Thursday 25 September
Paris – The Théâtre des Champs-Élysées, which changed management recently, offered a dual programme of two ballets celebrating events that took place in the theatre. Joséphine, a creation by Germaine Acogny, celebrated Joséphine Baker, who caused a sensation in La Revue nègre in 1925. Pina Bausch’s 1975 Le Sacre du printemps was inspired by the Stravinsky masterpiece that had caused a riot in this very theatre in 1913 when Nijinsky’s choreography was created by Diaghilev’s Les Ballets russes. I have no idea what Acogny meant to convey in her piece, but the contrast with Bausch’s groundbreaking choreography, performed by a remarkable group of African dancers, was cruel. Le Sacre, danced on a stage of earth — which was set up during intermission in full view of the audience — was raw, visceral and overwhelming.
Friday 26 September
To New York by plane – I watched Luchino Visconti’s Conversation Piece (aka Gruppo di Famiglia in un Interno in Italian or Violence et passion in French), a fascinating 1974 movie starring Burt Lancaster, Helmut Berger and Silvana Mangano. Ten years after Il gattopardo, Lancaster gave another performance for the ages as “The Professor,” a man whose life is changed irrevocably by the intrusion of an eccentric entourage who, in ways more or less explicit, act as agents of his destiny. It felt very Pinterian to me, and the atmospheric score by Franco Mannino gave weight to the claustrophobic closed-room drama.

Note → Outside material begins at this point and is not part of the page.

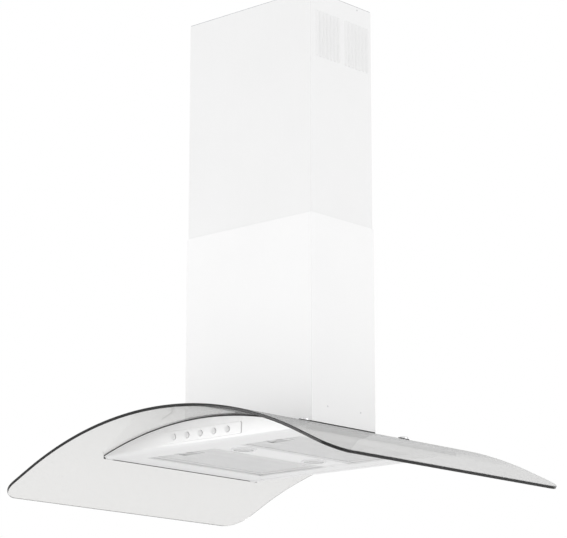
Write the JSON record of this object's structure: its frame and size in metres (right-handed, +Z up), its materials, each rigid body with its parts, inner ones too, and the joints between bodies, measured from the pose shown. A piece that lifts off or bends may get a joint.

After seeing it in Paris almost exactly one month earlier, I caught a performance of Yasmina Reza’s Art directed by Scott Ellis at the Music Box. The title appeared without the quotation marks that Reza considers integral, a small omission that removed a layer of irony. Whatever reservations I may harbour about Reza’s writing were swept aside by an exhilarating performance, a masterclass in comedy delivered by three giants: Bobby Cannavale, James Corden and Neil Patrick Harris, each reaching incomparable peaks of physical bravura and comic timing. With acting of this calibre, who needs quotation marks?
And so, for now, the lights dim… until the next act.